I'm hoping to get several responses to this so I can show it to him and say, "See, I told you so!!"
I agree that 17 months is way too young for time-out. My dd is 22 months and I have never attempted to use timeout with her and I don't see myself using it with her for at least 6 more months. I have used it with my now-4 yo but we didn't start timeouts until she was 2.5 years old.
The best technique to use for the situation you described is distraction. Simply engage the child in a productive activity instead of leaving him on his own to keep pulling towel off. (For example, give him a stack of kitchen towels to play with as he pleases.) And, really, if that is the worst a 17 mo baby does to get on his father's nerves, your baby must be well-behaved indeed.
Your husband might benefit from practice at picking his battles. It will become increasingly important from now on, to know what to fight about and what to just ignore. "Don't sweat the small stuff" comes to mind.
At that age redirection is the key. If your DH is just there saying, no, no, no and not giving the baby alternatives, to distract him, well of course he is going to keep doing it. He could have easily giving the baby another towel to play w/ or perhaps a plastic bowl and wooden sppon to help daddy, and let the baby bang away on the kitchen floor.
Redirection, distraction, and alternatives are the key.
If it was my DS, he would laugh like a hyena if you tried to put him in time out! He laughs when I redirect him away from things. A child that young cannot possibly understand the concept of time out. I would continue to point that out to your dh.
I feel for him in his frustration, but -- pulling down a towel? There's way worse coming; better just learn to let the towel go! Or put himself in time-out 'til he can deal with a toddler's natural short-legged curiosity.
We don't do time-out at all. It's a withdrawal of affection in our experience.
Originally Posted by shanesmama
Redirection, distraction, and alternatives are the key.
Yep! Tell him to think of it this way. Your 17 month old may very well want to stop pulling to towel off, but doesn't know what else to do. It is your dh's job to teach him what he SHOULD do, not just what he shouldn't.
And I agree, your son has no idea what's going on, just that it's very unpleasant.
At that age, if it really bugged me so much to have it yanked down, I would not hang it -- it's not worth the stress. (And it would -- I just went through this with a pair of kittens. They've abandoned that towel for pulling out the bathtub drain and stealing it.)
I agree about time out for dad! When people describe putting baby in the crib while the parent cools down, I think of that as time out for mom or dad -- not a punishment, but a break.
I am not completely anti time outs. I think I even used them when ds1 was just a few moths older than your dc. I don't know if I would make the same decision over again, though.

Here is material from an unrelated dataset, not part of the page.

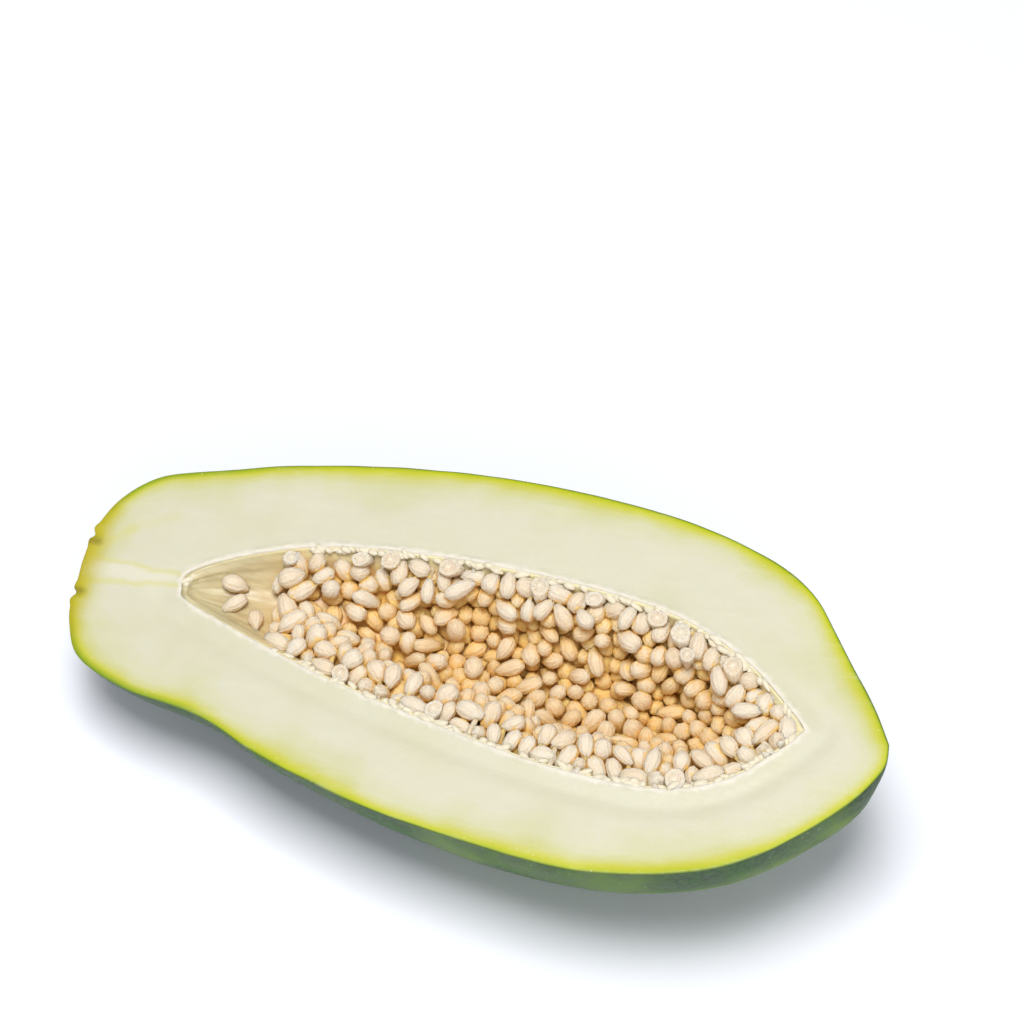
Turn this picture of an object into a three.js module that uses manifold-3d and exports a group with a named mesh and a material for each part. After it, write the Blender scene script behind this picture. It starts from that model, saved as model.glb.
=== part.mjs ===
// Half a green papaya, cut lengthwise by a knife and lying on its skin with the cut face up.
// Millimetres, +Z up. +X runs from the stem end to the blossom end, and -Y is the near side.
// The origin is under the middle of the half, on the surface that it lies on.
//
// The fruit is drawn with the cut face level at z = 0 first, and laid down at the end: its neck is
// shallow and its belly deep, so it leans a little towards the stem end until it balances.
import * as THREE from 'three'
import { mergeVertices } from 'three/addons/utils/BufferGeometryUtils.js'
import Module from 'manifold-3d'

const wasm = await Module()
wasm.setup()

// The edge of the cut face, from the middle of the stem scar to the blossom tip, as x and y.
const SKIN_BACK = [
  [-112.5, 8], [-112, 17.5], [-107.5, 29], [-98, 37.8], [-82, 42.6], [-60, 48], [-32, 52.4],
  [4, 53.5], [40, 51.1], [66, 44.6], [84, 35], [97, 18.8], [107, 4.6], [112.5, -5.6]
]
const SKIN_FRONT = [
  [-112.5, 8], [-111.6, -1.5], [-109.8, -10], [-104, -19.8], [-89, -26.4], [-66, -30.6], [-46, -38.9],
  [-16, -47.2], [17, -52.5], [45, -53.7], [70, -49.4], [88, -39.7], [104, -25], [112, -13],
  [112.5, -5.6]
]
// The lowest line of the skin under the cut face, as x and depth.
const SKIN_KEEL = [
  [-112.5, 0], [-112, 9.5], [-104, 19], [-85, 27], [-62, 35], [-34, 44.5], [0, 52.5],
  [28, 54.6], [54, 50.5], [76, 42.5], [94, 32], [107, 19.5], [112.5, 0]
]

// The same three lines of the hollow in the middle, where the seeds grow.
const HOLLOW_BACK = [
  [-82.1, 4.7], [-81.2, 10.8], [-66, 18.8], [-44, 25.1], [-15, 27.1], [18, 26],
  [50, 21.4], [72, 11.5], [87, -1], [91, -5.4]
]
const HOLLOW_FRONT = [
  [-82.1, 4.7], [-79, 1.6], [-58, -6.2], [-34, -14], [0, -22], [28, -27.2],
  [56, -28.3], [73, -23], [85, -12.7], [91, -5.4]
]
const HOLLOW_KEEL = [
  [-82.1, 0], [-79, 5], [-60, 11], [-30, 18.5], [5, 25.5], [40, 29], [66, 26.5], [83, 15.5], [91, 0]
]

const SKIN_RINGS = 40 // rings of facets from the stem end to the blossom end
const SKIN_SIDES = 40 // facets round the whole fruit
const HOLLOW_RINGS = 26
const HOLLOW_SIDES = 24
const BED_FACETS = 16 // rings and sides of the lining's inner face, which the seeds cover

// How round the fruit is across: 2 is an ellipse, and more fills the sides out below the cut face.
const ELLIPSE = 2
const BELLY_ROUND = 2.4
const BELLY_START = 0.35 // share of the length where the neck has become the belly
const LOBES = 5
const LOBE_HEIGHT = 0.012 // the low ridges along the skin, as a share of its radius
const LOBE_FADE = 3 // rings at each end over which the ridges rise

const ROOM = 400 // side of the blocks of air over the cut face and of table under the half
const WELD = 1e-4 // points nearer than this are one point
const LEAN = 7 // degrees that the stem end hangs down once the half lies on its belly
const FLAT_TRIM = 1.3 // depth of skin that is pressed flat where it lies

const GAP = 0.35 // clearance between the flesh and the lining of the hollow
const LINING = 1.7 // thickness of the soft lining that the seeds grow from
const LINING_DROP = 0.5 // the lining's rim stands this far under the cut face

// Seeds, each in its coat. They are a little wider than life and fewer, and still cover the wall.
const SEED_LENGTH = 9.4
const SEED_WIDTH = 7
const SEED_SIDES = 5
const SEED_BANDS = 3
const SEED_PITCH = 7.3 // distance from one seed to the next along and across the wall
const SEED_ROOT = 1.4 // how deep a seed is sunk into what it grows from
const LEAST_SLOPE = 0.7 // how steeply a seed's long axis stands off the wall, as rise over run
const MOST_SLOPE = 1.6
const JITTER = 0.3 // how far a seed strays from its place in the row, as a share of the pitch
const BARE_END = 0.12 // share of the hollow's length, at the stem end, with no seeds
const SECOND_LAYER = 0.06 // share of places with another seed on top
const SECOND_RISE = 5.2 // height of that seed above the first
const LOOSE_DEPTH = 1.2 // a seed whose middle is nearer the cut face than this fell out
const NUDGE = 0.05 // a small step along the wall or round it, to read which way it runs

const WHITE_FLESH = new THREE.MeshStandardMaterial({ color: 0xe6e4c2, roughness: 0.45, metalness: 0 })
const CREAM_SEED = new THREE.MeshStandardMaterial({ color: 0xf0dfc4, roughness: 0.4, metalness: 0 })

// The same seed of chance gives the same fruit each time.
let chance = 20261
function random () {
  chance = (chance * 1664525 + 1013904223) % 4294967296
  return chance / 4294967296
}

// Evenly spaced points along a smooth line through the given points.
function evenPoints (points, count) {
  const line = new THREE.SplineCurve(points.map(([x, y]) => new THREE.Vector2(x, y)))
  return line.getSpacedPoints(count)
}

// A body between three lines: its front edge, its back edge and its keel. Ring by ring, a rounded
// section goes from the back edge through the keel to the front edge, and mirrored above.
// The result gives the point of its surface at a ring and an angle, moved inwards by the inset.
function ovoid ({ front, back, keel, rings, inset = 0, bellyRound = ELLIPSE, lobe = 0 }) {
  const [fronts, backs, keels] = [front, back, keel].map(points => evenPoints(points, rings))
  const start = front[0][0]
  const end = front[front.length - 1][0]
  const middle = (start + end) / 2
  const shorter = 1 - 2 * inset / (end - start)
  return (ring, angle) => {
    const before = Math.min(Math.floor(ring), rings - 1)
    const [f, b, k] = [fronts, backs, keels].map(
      points => points[before].clone().lerp(points[before + 1], ring - before)
    )
    const centre = new THREE.Vector3((f.x + b.x) / 2, (f.y + b.y) / 2, 0)
    const across = new THREE.Vector3(b.x, b.y, 0).sub(centre)
    const down = new THREE.Vector3(k.x, centre.y, -k.y).sub(centre)
    for (const arm of [across, down]) arm.multiplyScalar(arm.length() / (arm.length() + inset + WELD))
    const belly = THREE.MathUtils.smoothstep(ring / rings, 0, BELLY_START)
    const power = 2 / THREE.MathUtils.lerp(ELLIPSE, bellyRound, belly)
    const rounded = value => Math.sign(value) * Math.abs(value) ** power
    const fade = Math.min(1, ring / LOBE_FADE, (rings - ring) / LOBE_FADE)
    const swell = 1 - lobe * fade * Math.sin(LOBES * angle)
    const point = centre
      .addScaledVector(across, rounded(Math.cos(angle)) * swell)
      .addScaledVector(down, rounded(Math.sin(angle)) * swell)
    point.x = middle + (point.x - middle) * shorter
    return point
  }
}

// A sphere's vertices moved onto such a body.
function ovoidGeometry (at, rings, sides) {
  const geometry = new THREE.SphereGeometry(1, sides, rings)
  const position = geometry.attributes.position
  for (let index = 0; index < position.count; index++) {
    const step = Math.floor(index / (sides + 1))
    const side = index % (sides + 1) % sides
    const point = at(step, (2 * Math.PI * side) / sides)
    position.setXYZ(index, point.x, point.y, point.z)
  }
  return geometry
}

function toSolid (geometry) {
  const bare = geometry.clone()
  bare.deleteAttribute('normal')
  bare.deleteAttribute('uv')
  const merged = mergeVertices(bare, WELD)
  return new wasm.Manifold(new wasm.Mesh({
    numProp: 3,
    vertProperties: new Float32Array(merged.attributes.position.array),
    triVerts: new Uint32Array(merged.index.array)
  }))
}

function toGeometry (solid) {
  const mesh = solid.getMesh()
  const geometry = new THREE.BufferGeometry()
  geometry.setAttribute('position', new THREE.BufferAttribute(mesh.vertProperties, 3))
  geometry.setIndex(new THREE.BufferAttribute(mesh.triVerts, 1))
  return geometry
}

// Everything under a level plane, down to the table and beyond.
function under (height) {
  return toSolid(new THREE.BoxGeometry(ROOM, ROOM, ROOM).translate(0, 0, height - ROOM / 2))
}

const skinAt = ovoid({
  front: SKIN_FRONT,
  back: SKIN_BACK,
  keel: SKIN_KEEL,
  rings: SKIN_RINGS,
  bellyRound: BELLY_ROUND,
  lobe: LOBE_HEIGHT
})
const hollowAt = (inset, rings) => ovoid({
  front: HOLLOW_FRONT,
  back: HOLLOW_BACK,
  keel: HOLLOW_KEEL,
  rings,
  inset
})
function hollowSolid (inset, rings, sides) {
  return toSolid(ovoidGeometry(hollowAt(inset, rings), rings, sides))
}
const cutFace = under(0)

// The flesh and its green skin: one piece, as grown, without the hollow.
function makeFlesh () {
  const fruit = toSolid(ovoidGeometry(skinAt, SKIN_RINGS, SKIN_SIDES))
  return fruit.intersect(cutFace).subtract(hollowSolid(0, HOLLOW_RINGS, HOLLOW_SIDES))
}

// One seed with its middle at a point, and its long axis along a direction.
function makeSeed (middle, direction) {
  const seed = new THREE.SphereGeometry(1, SEED_SIDES, SEED_BANDS)
  seed.rotateY(random() * Math.PI)
  seed.scale(SEED_WIDTH / 2, SEED_LENGTH / 2, SEED_WIDTH / 2)
  const turn = new THREE.Quaternion().setFromUnitVectors(new THREE.Vector3(0, 1, 0), direction)
  return toSolid(seed.applyQuaternion(turn).translate(middle.x, middle.y, middle.z))
}

// The seeds in one place of the wall: one that leans any way, and now and then another on top.
function growSeeds (wallAt, ring, angle) {
  const root = wallAt(ring, angle)
  const ahead = wallAt(ring + NUDGE, angle).sub(root).normalize()
  const around = wallAt(ring, angle + NUDGE).sub(root).normalize()
  const inwards = new THREE.Vector3().crossVectors(around, ahead).normalize()
  const heading = random() * Math.PI * 2
  const slope = THREE.MathUtils.lerp(LEAST_SLOPE, MOST_SLOPE, random())
  const direction = inwards.clone().multiplyScalar(slope)
    .addScaledVector(ahead, Math.cos(heading))
    .addScaledVector(around, Math.sin(heading)).normalize()
  const height = THREE.MathUtils.lerp(SEED_WIDTH, SEED_LENGTH, slope / MOST_SLOPE) / 2 - SEED_ROOT
  const middles = [root.addScaledVector(inwards, height)]
  if (random() < SECOND_LAYER) middles.push(root.clone().addScaledVector(inwards, SECOND_RISE))
  return middles.filter(middle => middle.z < -LOOSE_DEPTH).map(middle => makeSeed(middle, direction))
}

// The lining of the hollow with the seeds that grow from it, row after row, from rim to rim. Every
// second row is staggered by half a place.
function makeSeedBed () {
  const wallAt = hollowAt(GAP + LINING, BED_FACETS)
  const rows = Math.round((HOLLOW_KEEL.at(-1)[0] - HOLLOW_KEEL[0][0]) / SEED_PITCH)
  const seeds = []
  for (let row = Math.ceil(BARE_END * rows); row < rows; row++) {
    const ring = (row + 0.5) / rows * BED_FACETS
    const quarters = [0, 1, 2, 3, 4].map(quarter => wallAt(ring, Math.PI * quarter / 4))
    const girth = new THREE.CatmullRomCurve3(quarters).getLength()
    const places = Math.max(1, Math.round(girth / SEED_PITCH))
    for (let place = 0; place < places; place++) {
      const stray = JITTER * (random() - 0.5)
      const angle = Math.PI * (place + 0.25 + (row % 2) / 2 + stray) / places
      seeds.push(...growSeeds(wallAt, ring + JITTER * (random() - 0.5), angle))
    }
  }
  const outside = hollowSolid(GAP, HOLLOW_RINGS, HOLLOW_SIDES)
  const inside = hollowSolid(GAP + LINING, BED_FACETS, BED_FACETS)
  const lining = outside.intersect(under(-LINING_DROP)).subtract(inside)
  const grown = wasm.Manifold.union([lining, ...seeds]).intersect(outside).intersect(cutFace)
  const pieces = grown.decompose().sort((one, other) => other.volume() - one.volume())
  return pieces[0]
}

function mesh (name, solid, material) {
  const piece = new THREE.Mesh(toGeometry(solid), material)
  piece.name = name
  return piece
}

// The half leans until it balances. The table presses a small flat spot where it touches.
const half = new THREE.Group()
half.rotation.y = -THREE.MathUtils.degToRad(LEAN)
half.updateMatrixWorld()
const round = makeFlesh()
const lowest = new THREE.Box3().setFromObject(
  new THREE.Mesh(toGeometry(round).applyMatrix4(half.matrixWorld)), true).min.z
const overTable = new THREE.BoxGeometry(ROOM, ROOM, ROOM)
  .translate(0, 0, lowest + FLAT_TRIM + ROOM / 2)
  .applyMatrix4(half.matrixWorld.clone().invert())
const flesh = mesh('flesh_and_skin', round.intersect(toSolid(overTable)), WHITE_FLESH)
const seedBed = mesh('seed_bed', makeSeedBed(), CREAM_SEED)
half.add(flesh, seedBed)

// The origin goes under the middle of the half.
const box = new THREE.Box3().setFromObject(half, true)
half.position.set(-(box.min.x + box.max.x) / 2, -(box.min.y + box.max.y) / 2, -box.min.z)

export default half
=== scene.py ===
# %% [markdown]
# Half a green papaya
#
# This lesson dresses a plain solid model of half a papaya: a thin green skin, pale flesh that was cut
# by a knife, and a hollow full of soft cream seeds. The solid model is loaded first and never changes.
# Every piece made here is as large as the solid it stands for, and lies in the same place.
#
# All sizes are in metres. +X runs from the stem end to the blossom end, -Y is the near side and +Z
# is up, with the table at z = 0.

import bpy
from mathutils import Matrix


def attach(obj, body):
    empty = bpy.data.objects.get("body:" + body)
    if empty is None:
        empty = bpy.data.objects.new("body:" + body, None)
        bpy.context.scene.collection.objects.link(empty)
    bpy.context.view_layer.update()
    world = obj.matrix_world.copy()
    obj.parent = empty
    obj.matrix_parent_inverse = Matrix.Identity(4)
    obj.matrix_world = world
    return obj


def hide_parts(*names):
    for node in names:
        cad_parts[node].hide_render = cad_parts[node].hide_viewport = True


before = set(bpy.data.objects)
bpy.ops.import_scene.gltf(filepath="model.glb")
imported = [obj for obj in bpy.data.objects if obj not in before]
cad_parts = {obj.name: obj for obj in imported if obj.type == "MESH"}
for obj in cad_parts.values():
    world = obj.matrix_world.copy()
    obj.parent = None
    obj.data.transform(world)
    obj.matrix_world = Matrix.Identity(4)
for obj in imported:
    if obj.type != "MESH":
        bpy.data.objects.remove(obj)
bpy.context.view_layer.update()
print("solid pieces:", len(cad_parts))

# %% [markdown]
# The camera
#
# The photograph looks down on the cut face, a little from the right. A long lens, 100 mm here, keeps
# the two ends of the fruit nearly the same scale, as in a studio picture. The camera is placed by the
# direction that it looks from, and that direction is turned into a rotation by to_track_quat.

# %% Place the camera
import math

import bpy
from mathutils import Vector

LENS = 100.0
AZIMUTH = math.radians(13.617)
ELEVATION = math.radians(62.367)
DISTANCE = 0.770
AIM = Vector((0.00117, 0.04398, 0.05049))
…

That said, I completely agree with the other posters. I would not use time out in this situation. Instead of uselessly repeating the same phrase "no, no, no," say it once and then back it up with action: move the towel, move the child, or give the child something else to do. At that age, babies don't have the impulse control to stop themselves.
Think about how much repetition babies need before they learn anything. How many times did they practice holding your hands before they walked on their own? By the same token, your ds needs a lot of repetition before learning a) that he's supposed to listen to you and b) how to stop himself from doing whatever it is. Would you punish a baby for not being able to walk on his own the first time his legs were strong enough to do so? Then why punish him for not understanding/knowing how to stop pulling towels off the counter? (which is really a lame thing to choose to get into a power struggle about)
I don't know if this will work for your babe, but it worked with my ds when he was the same age.
I let him do it until he got bored with it. Took about 2 hrs. He never did it again.
My theory is that he was learning about the way things hang and that he can make the towel not hang. At that age, everything they do is trying to figure out how the world works. And they're going to keep trying until they have learned what they want.
I agree with the previous posters but wanted to add that at 17 months your DS is probably not able to understand "If you do it one more time then...." more than likely his understanding of it was do it one more time end of statement. Even if a child has an excellent grasp of language if/then statements are very hard for toddlers to grasp!
Originally Posted by SneakyPie
We don't do time-out at all. It's a withdrawal of affection in our experience.
Agree with this completely!! I do not like time-outs at all and we don't do them anymore. We used to do them and DS reacted horribly to them. He has been so much better since we stopped.
And pulling a towel down is not even worth a discussion at our house. The kids are always pulling the towels off the rack in the bathroom and I just go in there and put them back up after they go out and get tired of their little tricks.